Favoriser cette créativité artistique leur assure un bonheur sans cesse renouvelé, même s’ils sont tout de même obligés de peiner et s’ils se plaignent de tant travailler.
Il est toujours bon de familiariser les enfants, tous les enfants, avec les œuvres d’art : plus qu’un autre, l’enfant doué y trouvera un écho à ce désir d’absolu qu’il ressent tout au fond de lui, sans savoir très bien comment l’exprimer. Ne gâchons pas cette sensibilité créatrice par des dessins grossiers, des musiques sans mélodie, des jouets sans grâce.
Très tôt, l’enfant doué sait que l’univers tout entier recèle des merveilles : il admire profondément les raffinements de la nature : il se passionne volontiers pour quelques domaines de prédilection : ce peut être les planètes, les pierres, les volcans, certains animaux, qui n’ont ensuite plus de secrets pour lui : il faut voir avec quel plaisir un enfant parlera de son sujet favori : par exemple, les requins dans tous leurs états font partie de son univers familier, mais ce peut être, de façon plus gênante pour le quotidien des parents, certains insectes attentivement élevés dans une chambre d’enfant qu’on ne s’attend pas à voir transformée en laboratoire, en serre, ou en animalerie abritant plusieurs variétés de rats par exemple, mais on sait que le rat est considéré comme un animal très intelligent.
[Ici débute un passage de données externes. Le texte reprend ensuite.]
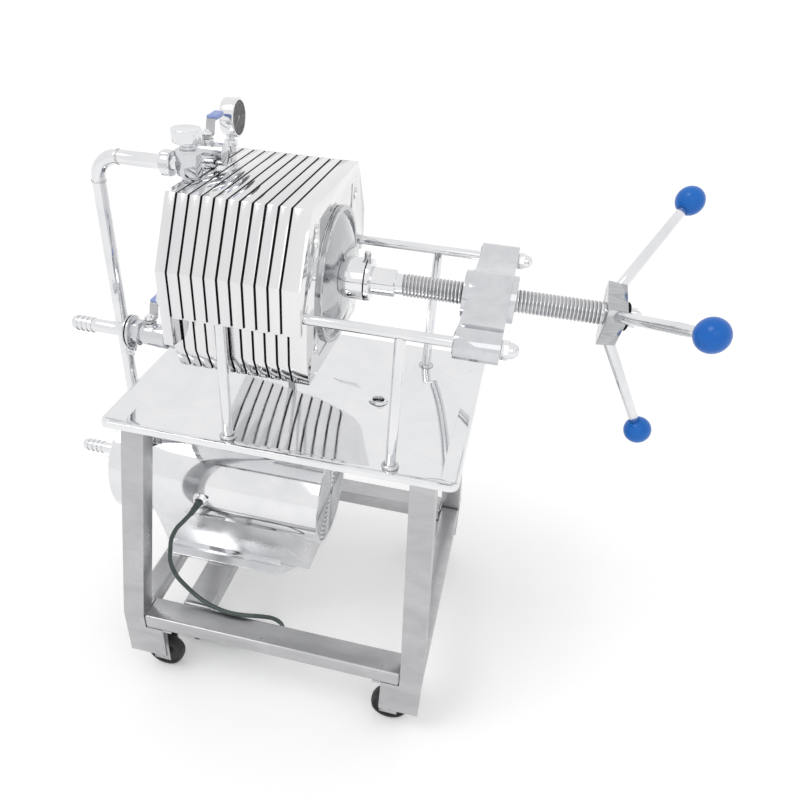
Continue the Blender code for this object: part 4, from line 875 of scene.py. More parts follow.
@dataclass
class ClampScrew(Assembly):
    """Threaded screw, hand star and its ball knobs."""

    height: float = 0.700
    start: float = 0.0671
    shaft: float = 0.0190
    shaft_end: float = 0.1268
    neck: float = 0.0145
    neck_end: float = 0.1358
    root: float = 0.0144
    pitch: float = 0.005
    plate_left: float = 0.410
    plate_right: float = 0.436
    plate_reach: float = 0.060
    arm_x: float = 0.4255
    arm_root: float = 0.040
    knob: float = 0.020
    knob_x: float = 0.504
    reach: float = 0.190
    lean: float = 38.0

    def build(self) -> None:
        """Build and dress the screw and its star."""
        self.spindle()
        self.thread()
        self.hub()
        for index in range(3):
            self.ball(index)

    def spindle(self) -> None:
        """Smooth shaft, neck and thread core."""
        end = self.plate_left + 0.002
        profile = [(0.0, self.start), (self.shaft, self.start), (self.shaft, self.shaft_end - 0.0012),
                   (self.shaft - 0.0012, self.shaft_end), (self.neck, self.shaft_end),
                   (self.neck, self.neck_end),
                   (self.root, self.neck_end), (self.root, end), (0.0, end)]
        piece = Bench.turned("spindle", profile, at(0, 0, self.height), Axis.X, 64)
        self.seat(Bench.smooth(piece, 35), "screw", Finish.MIRROR, "screw")

    def thread(self) -> None:
        """The helical thread, wound from one tooth's section."""
        Bench.settle()
        middle = at(self.neck_end + 0.0024, 0, self.height + self.root - 0.0002)
        bpy.ops.mesh.primitive_circle_add(vertices=4, radius=0.0022, fill_type="NOTHING", location=middle,
                                          rotation=(QUARTER, 0, 0))
        piece = Bench.bake(bpy.context.object, "screw_thread")
        Bench.open(piece, "VERT")
        bpy.ops.mesh.select_all(action="SELECT")
        bpy.ops.transform.resize(value=(1.0, 1.0, 0.80), center_override=middle)
        bpy.ops.transform.translate(value=-at(0, 0, self.height))
        Bench.close()
        Bench.take(piece)
        turns = int((self.plate_left - self.neck_end - 0.003) / self.pitch)
        wind = piece.modifiers.new("wind", "SCREW")
        wind.axis = "X"
        wind.angle = TURN
        wind.screw_offset = self.pitch
        wind.iterations = turns
        wind.steps = 32
        wind.render_steps = 32
        wind.use_merge_vertices = False
        bpy.ops.object.modifier_apply(modifier=wind.name)
        Bench.open(piece, "VERT")
        bpy.ops.mesh.select_all(action="SELECT")
        bpy.ops.transform.translate(value=at(0, 0, self.height))
        bpy.ops.mesh.remove_doubles(threshold=WELD)
        bpy.ops.mesh.fill_holes(sides=0)
        bpy.ops.mesh.select_all(action="SELECT")
        bpy.ops.mesh.normals_make_consistent(inside=False)
        Bench.close()
        self.seat(Bench.smooth(piece, 50), "screw", Finish.SATIN)

    def hub(self) -> None:
        """Three-sided hub plate with its corners cut for the arms, its washer and its cap nut."""
        middle = at((self.plate_left + self.plate_right) / 2, 0, self.height)
        plate = Bench.prism("star_hub", self.plate_reach, self.plate_right - self.plate_left, middle,
                            Axis.X, 3)
        corner = max((point.co for point in plate.data.vertices), key=lambda place: place.z)
        swing = math.radians(self.lean) - math.atan2(corner.z - self.height, corner.y)
        plate.matrix_world = (Matrix.Translation(middle) @ Matrix.Rotation(swing, 4, "X")
                              @ Matrix.Translation(-middle))
        Bench.bake(plate, "star_hub")
        Bench.soften(plate, 0.016, 1, 100)
        Bench.open(plate)
        Bench.choose_faces(plate, lambda spot, normal: normal.x > 0.9)
        bpy.ops.transform.resize(value=(1.0, 0.94, 0.94), center_override=middle)
        Bench.close()
        self.seat(Bench.smooth(Bench.soften(plate, 0.0014, 3, 20)), "screw", Finish.TURNED, "hand_star")
        washer = Bench.turned("hub_washer", [(0.0080, 0.0), (0.0190, 0.0), (0.0196, 0.0010), (0.0190, 0.0050),
                                             (0.0165, 0.0072), (0.0080, 0.0072)],
                              at(self.plate_right - 0.0002, 0, self.height), Axis.X, 48, closed=True)
        self.seat(Bench.smooth(Bench.soften(washer, 0.0003)), "screw", Finish.DARK)
        nut = Bench.prism("hub_nut", 0.0135, 0.0100, at(self.plate_right + 0.0118, 0, self.height), Axis.X, 6)
        dome = [(0.0, 0.0080)] + [(0.0105 * math.sin(QUARTER * step / 6),
                                   0.0080 * math.cos(QUARTER * step / 6))
                                     for step in range(1, 7)] + [(0.0, 0.0)]
        cap = Bench.turned("hub_cap", dome, at(self.plate_right + 0.0166, 0, self.height), Axis.X, 36)
        self.seat(Bench.smooth(Bench.join("hub_cap_nut", Bench.soften(nut, 0.0010, 3), cap), 50), "screw",
                  Finish.MIRROR)

    def ball(self, index: int) -> None:
        """An arm and the glossy ball knob on its end.

        Args:
            index: The arm's number from 0.
        """
        angle = math.radians(self.lean + 120 * index)
        outward = Vector((0, math.cos(angle), math.sin(angle)))
        centre = at(self.knob_x, 0, self.height) + outward * self.reach
        root = at(self.arm_x, 0, self.height) + outward * self.arm_root
        along = (centre - root).normalized()
        length = (centre - root).length - self.knob + 0.0060
        arm = Bench.prism(f"star_arm_{index + 1}", 0.0079, length, root + Vector((0, 0, length / 2)),
                          Axis.Z, 40,
                          tip=0.0068)
        self.tilt(arm, root, along)
        self.seat(Bench.smooth(Bench.soften(arm, 0.0005)), "screw", Finish.MIRROR)
        turn = along.to_track_quat("Z", "Y").to_euler()
        Bench.settle()
        bpy.ops.mesh.primitive_uv_sphere_add(segments=56, ring_count=32, radius=self.knob, location=centre,
                                             rotation=turn)
        piece = Bench.bake(bpy.context.object, f"ball_knob_{index + 1}")
        flat = centre - along * (self.knob - 0.0016)
        Bench.open(piece, "VERT")
        bpy.ops.mesh.select_all(action="SELECT")
        bpy.ops.mesh.bisect(plane_co=flat, plane_no=-along, clear_outer=True, use_fill=True)
        bpy.ops.mesh.select_mode(type="FACE")
        Bench.choose_faces(piece, lambda middle, normal: normal.dot(-along) > 0.995
                           and (middle - flat).length < 0.004)
        bpy.ops.mesh.inset(thickness=0.0006)
        bpy.ops.mesh.extrude_region_move(TRANSFORM_OT_translate={"value": along * 0.0006})
        Bench.close()
        self.seat(Bench.smooth(piece, 45), "screw", Finish.KNOB, f"knob_{index + 1}")

    @staticmethod
    def tilt(piece: bpy.types.Object, pivot: Vector, along: Vector) -> None:
        """Turn a finished upright piece about a pivot until it lies along a direction."""
        turn = along.to_track_quat("Z", "Y").to_matrix().to_4x4()
        piece.matrix_world = Matrix.Translation(pivot) @ turn @ Matrix.Translation(-pivot)
        Bench.bake(piece, piece.name)


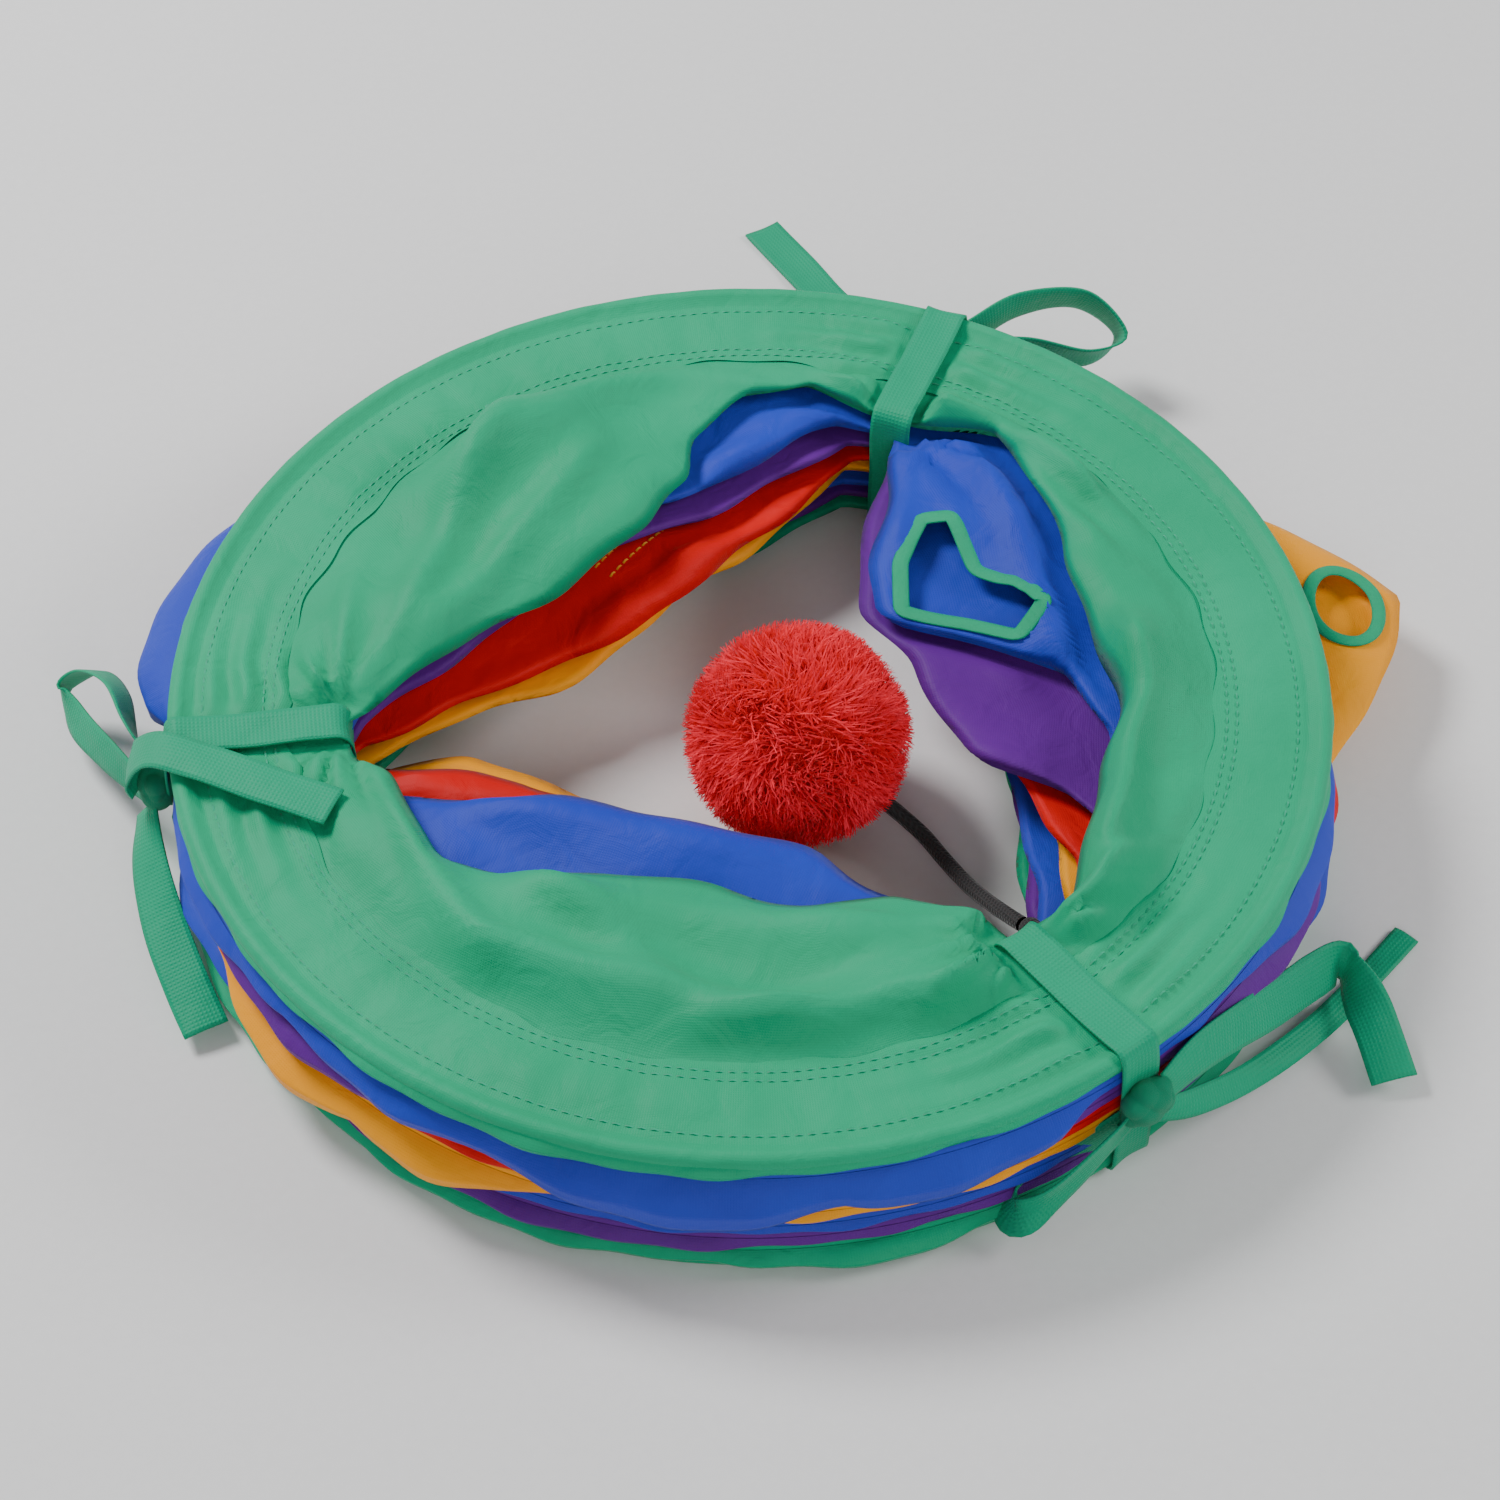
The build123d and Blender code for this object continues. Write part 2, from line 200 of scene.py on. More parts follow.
# %% How far in each fold reaches
# A lobe's inner edge runs from tie to tie. Each list gives its corners: a place along the lobe, and how far the
# edge stands from the axis there, in mm. The panels not listed are wholly covered and share one line.
LOBE_HALF, LOBE_BASE = 78.0, 45.0
EDGES = {
    "far": {
        8: [(-78, 60), (-55, 72), (-36, 70), (-28, 58), (-10, 50), (78, 46)],
        7: [(-78, 54), (-30, 58), (0, 62), (78, 47)],
        6: [(-78, 52), (-30, 52), (0, 58), (78, 47)],
        5: [(-78, 52), (-50, 46), (-10, 38), (25, 40), (78, 48)],
        4: [(-78, 52), (0, 39), (25, 38), (78, 47)],
    },
    "near": {
        8: [(-78, 52), (-62, 52), (-42, 72), (0, 60), (35, 52), (50, 43), (78, 43)],
        7: [(-78, 56), (-50, 52), (-15, 40), (30, 36), (78, 46)],
        5: [(-78, 45), (-40, 34), (20, 42), (78, 47)],
        4: [(-78, 42), (-55, 30), (10, 32), (78, 46)],
    },
    "right": {
        8: [(-78, 52), (-50, 66), (-20, 78), (30, 76), (78, 66)],
        7: [(-78, 60), (-20, 78), (0, 68), (10, 51), (20, 31), (34, 33), (55, 39), (78, 44)],
        6: [(-78, 60), (-50, 72), (-30, 63), (-22, 46), (8, 37), (24, 28), (40, 31), (78, 44)],
        5: [(-78, 58), (-50, 64), (-20, 53), (78, 50)],
        4: [(-78, 56), (-40, 62), (0, 58), (78, 50)],
    },
}
COVERED = [(-78, 52), (0, 58), (78, 52)]


def smoothstep(a, b, x):
    t = np.clip((x - a) / (b - a), 0, 1)
    return t * t * (3 - 2 * t)


def edge_line(lobe, k):
    """Inner edge of panel k in a lobe: places along the lobe, and the distance from the axis at each. The corners
    are rounded off, and a small ripple is added, as thin cloth never folds dead straight."""
    points = EDGES[lobe].get(k, COVERED)
    along = np.linspace(-LOBE_HALF, LOBE_HALF, 157)
    line = np.interp(along, *zip(*points))
    soft = np.convolve(np.pad(line, 4, mode="edge"), np.hanning(11)[1:-1] / np.hanning(11).sum(), mode="valid")
    seed = k * 1.7 + LOBES[lobe]
    soft += 0.9 * np.sin(along / 9 + seed) + 0.6 * np.sin(along / 4.3 + 2 * seed)
    meet = smoothstep(LOBE_HALF - 9, LOBE_HALF, np.abs(along))
    return along, soft * (1 - meet) + LOBE_BASE * meet


LINES = {(lobe, k): edge_line(lobe, k) for lobe in LOBES for k in range(1, 9)}


def edge_at(lobe, k, along):
    return np.interp(along, *LINES[lobe, k])


# %% How far out each panel bulges between its hoops
# Azimuth, half width in degrees, reach from the axis and drop below its level, in mm
BULGES = {
    8: [(250, 40, 128.4, 1.0)],
    7: [(168, 26, 139.0, 11.0), (205, 26, 129.6, 3.0), (264, 30, 132.0, 9.5), (287, 24, 131.0, 7.0),
        (236, 22, 130.0, 3.5), (338, 18, 131.0, 5.0)],
    6: [(332, 22, 131.5, 4.0), (222, 22, 130.0, 3.0), (175, 20, 131.0, 4.0)],
    5: [(20, 20, 131.0, 2.0), (350, 14, 130.0, 3.0), (280, 20, 127.6, 0.0)],
    4: [(16.5, 21, 158.0, 3.0), (222, 16, 133.0, 5.0), (238, 14, 132.0, 5.0), (115, 18, 141.0, 0.0)],
    3: [(345, 20, 131.0, 2.0), (200, 20, 130.0, 1.0)],
    2: [(250, 30, 129.0, 1.0), (110, 20, 130.0, 1.0)],
    1: [(246, 36, 129.5, 1.0), (281, 22, 130.5, 1.2), (320, 20, 129.0, 1.0), (212, 20, 129.5, 1.0)],
}
BULGE_LEAST = 127.4  # where the cloth has no bulge to speak of
POINTED = 150.0  # a bulge that reaches further than this is a corner, not a round


def bulge(k, azimuth):
    """Reach and drop of a panel's bulge at every azimuth."""
    reach = np.full_like(azimuth, BULGE_LEAST)
    drop = np.zeros_like(azimuth)
    for centre, half, far, down in BULGES[k]:
        off = np.abs(wrap_angle(azimuth - centre)) / half
        shape = (1 - off).clip(0) if far > POINTED else np.cos(np.clip(off, 0, 1) * pi / 2) ** 2
        reach = np.maximum(reach, BULGE_LEAST + (far - BULGE_LEAST) * shape)
        drop = np.maximum(drop, down * shape)
    reach += 0.35 * np.sin(np.radians(azimuth) * 23 + k) + 0.3 * np.sin(np.radians(azimuth) * 41 + 3 * k)
    squeeze = smoothstep(3, 9, tie_distance(azimuth))
    return BULGE_LEAST - 0.5 + (reach - BULGE_LEAST + 0.5) * squeeze, drop * squeeze


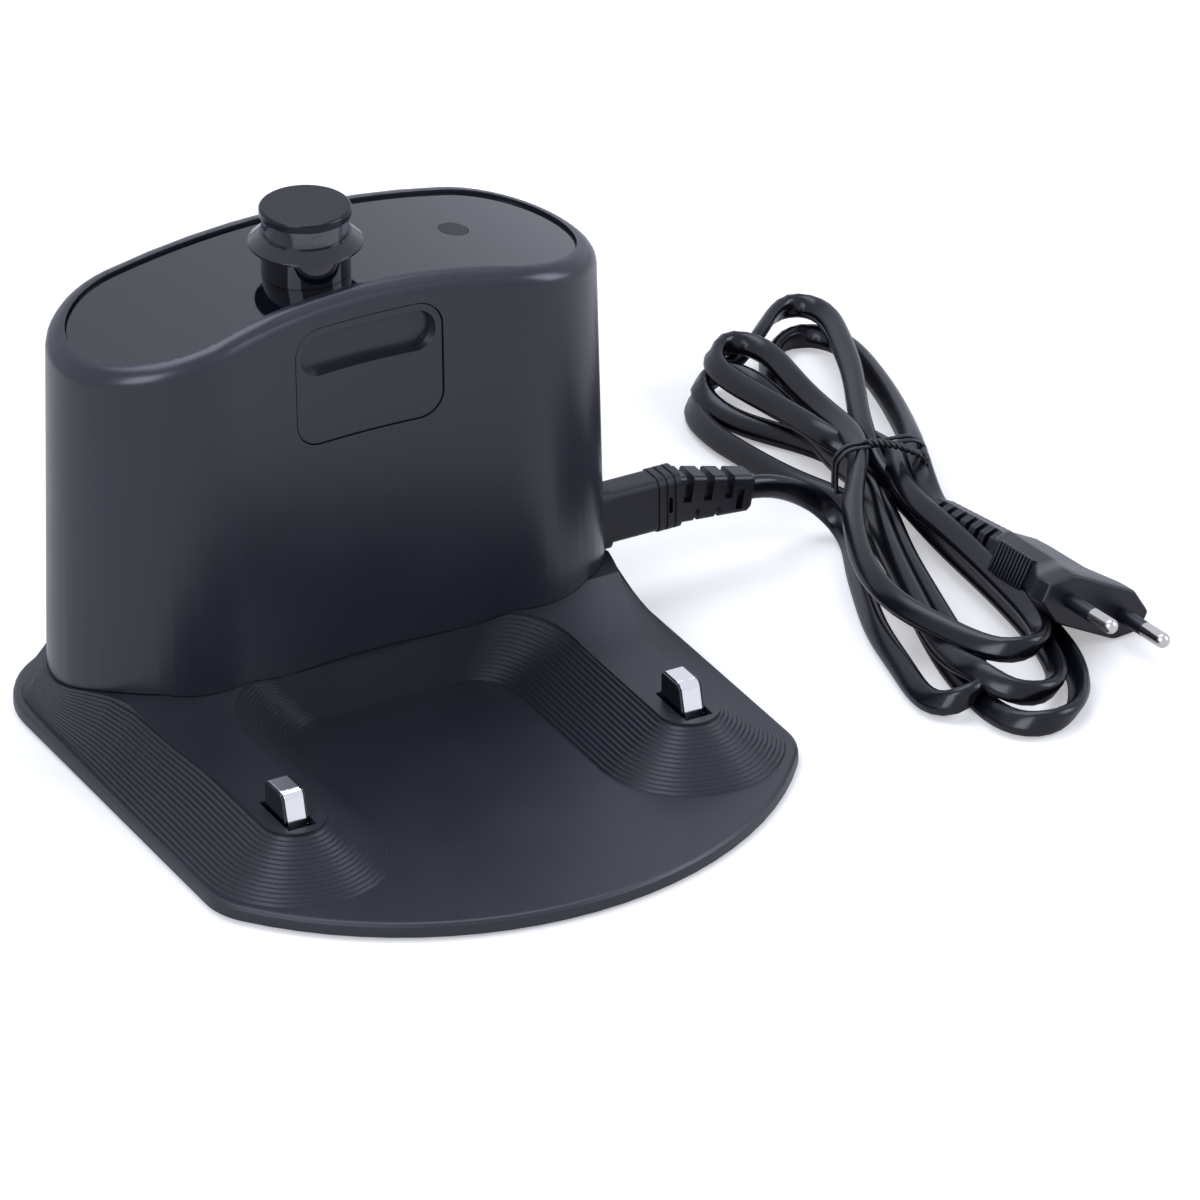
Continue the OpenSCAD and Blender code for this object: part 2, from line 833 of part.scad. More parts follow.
module signal_window() {
  w = window_w - 2 * window_gap;
  h = window_z1 - window_z0 - 2 * window_gap;
  r = window_r - window_gap;
  flange_in = tower_wall + cover_gap;
  color(shell_black)
    difference() {
      union() {
        front_band(window_recess, flange_in + window_back_t)
          from_front(window_mid_z, 0, end_y)
            rounded_rect(w, h, r);
        front_band(flange_in, flange_in + window_back_t)
          from_front(window_mid_z, 0, end_y)
            rounded_rect(window_w + 2 * window_flange, h, r);
        front_band(window_recess + over, window_recess + slot_depth + slot_wall)
          from_front(slot_z, 0, end_y)
            rounded_rect(slot_w + 2 * slot_wall, slot_h + slot_wall, (slot_h + slot_wall) / 2 - touch_gap);
        for (x = [-1, 1])
          difference() {
            translate([x * window_post_x, window_board_y, window_post_z])
              rotate([90, 0, 0])
                cylinder(d = window_post_d, h = window_board_y - hollow_y, $fn = round_fn);
            front_drum(flange_in);
          }
      }
      intersection() {
        front_drum(window_recess + slot_depth);
        from_front(slot_z, 0, end_y)
          rounded_rect(slot_w, slot_h, slot_h / 2 - touch_gap);
      }
      hull() {
        from_front(slot_z, 0, hollow_y + front_r - over)
          rounded_rect(slot_w + 2 * slot_bevel, slot_h + slot_bevel, slot_h / 2);
        from_front(slot_z, 0, hollow_y + front_r + slot_bevel)
          rounded_rect(slot_w, slot_h, slot_h / 2 - touch_gap);
      }
    }
}

module window_board() {
  color(board_green)
    translate([-window_board_w / 2, window_board_y, window_board_z0])
      cube([window_board_w, board_t, window_board_z1 - window_board_z0]);
}

module window_emitters() {
  flange_in = tower_wall + cover_gap + window_back_t;
  reach = window_board_y - hollow_y - front_r - flange_in - over;
  color("#39404d")
    for (x = [-window_led_x, 0, window_led_x])
      translate([x, window_board_y, window_led_z])
        rotate([90, 0, 0])
          cylinder(d = emitter_d, h = reach, $fn = round_fn);
}

// Base

// Ramps with their terraces, up to the smooth top
module ramps() {
  low = whole(low_half(0));
  high = whole(top_half(0));
  step_h = [for (p = high) (ramp_top(p) - plate_z) / steps];
  n = len(low);
  intersection() {
    loft(concat(
      [at_height(low, plate_z - over)],
      [for (k = [0 : steps - 1], half = [0, 1])
        if (!(k == steps - 1 && half == 1))
          let (t = min(1, (k + half * riser_share) / (steps - 1)))
          [for (i = [0 : n - 1])
            let (q = mix(low[i], high[i], t))
            [q.x, q.y, plate_z + step_h[i] * (k + half)]]],
      [at_height(high, peak_h + 2 * over)]));
    below_ramp(0);
  }
}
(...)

Le savoir au sens le plus large attire les enfants doués : ils trépignent quand ils sont cantonnés, trop longtemps à leur goût, au seuil des chemins de la connaissance, alors qu’ils savent que de multiples et magnifiques découvertes les attendent : quand un très jeune enfant répond avec un grand naturel qu’un mouton est « un herbivore » il a l’impression que le monde est
ordonné, il y a des catégories englobant tout ce qui existe, on peut donc organiser ses connaissances pour les relier entre elles et les enrichir de cette façon, et aussi pour les retrouver quand on le désire au lieu de garder un souvenir confus et embrouillé de quelques chose qui avait semblé intéressant sur le moment mais qu’on ne s’est pas donné la peine de mémoriser de façon rationnelle.
Les enfants sont enchantés lorsqu’ils peuvent expliquer pourquoi l’hiver est une saison froide, et pour quelles raisons certains animaux préfèrent dormir pendant ce temps-là.
Les lecteurs passionnés, pléonasme s’agissant des enfants doués, nourrissent leur imaginaire de tous les récits qu’ils dévorent. Ils en considèrent les héros comme des amis, des modèles, des guides, ils palpitent en suivant leurs aventures, glorieuses de préférence, sans se lasser des découvertes que permet une lecture assidue. C’est aussi la porte ouverte à tous les rêves. On ne se sent jamais seul quand on se trouve dans la compagnie d’un bon livre. Bien des adultes connaissent encore cette passion qui les entraîne tard dans la nuit…
Pour les enfants qui s’y sentent à leur aise, les joies procurées par les mathématiques sont infinies : chaque découverte les comble. Cet univers d’une logique absolue les ravit, ils y évoluent tout naturellement, manier les nombres permet de multiples combinaisons dans une cohérence rassurante qui les enchante toujours.
J’ai entendu Hubert Reeves dire « les équations d’Einstein sont d’une élégance fantastique » et il ajoutait « j’adorais faire des choses que j’aimais et j’étais payé pour cela ! ». On ne peut mieux définir le plaisir de vivre dans l’univers qu’on s’est choisi.
Ce peut être encore la découverte d’une langue étrangère : c’est alors un jeu sans fin : le vocabulaire peut toujours être enrichi, les expressions propres à la langue sont souvent divertissantes et c’est encore plus amusant lorsque les caractères sont différents : ces enfants, qui ne sont pas toujours spécialement à leur aise dans le graphisme, éprouvent un plaisir infini à tracer des signes possédant un sens. Des passions pour des pays asiatiques sont nées de cette façon-là.
Il ne faut pas négliger de leur procurer un vrai bonheur en leur ménageant quelques moments privilégiés et indispensables avec des semblables : ils vont échanger leurs questionnements, leurs rêves et découvrir qu’ils ne sont pas les seuls à se poser ces questions, à rire des mêmes choses. C’est la meilleure des thérapies.
On voit bien qu’il n’est pas très compliqué de trouver autour de soi des sources de joies pour les enfants doués : une simple encyclopédie les occupera un bon moment, ils possèdent une insatiable curiosité d’esprit, qu’on peut alimenter autant qu’on le désire, en accompagnant ces découvertes de quelques câlins, toujours appréciés et même nécessaires pour ces enfants dont l’envergure intellectuelle leur permet d’entrevoir les merveilles de l’univers, certes, mais aussi ses dangers. Les câlins les rassurent : ils sont encore petits, ils seront protégés longtemps avant de devoir affronter ce monde extérieur fascinant et parfois inquiétant. N’oublions pas l’humour qu’ils manient si bien et si tôt.
Sur ces chemins conduisant à la découverte de la beauté sous toutes ses formes, l’enfant doué est un merveilleux compagnon.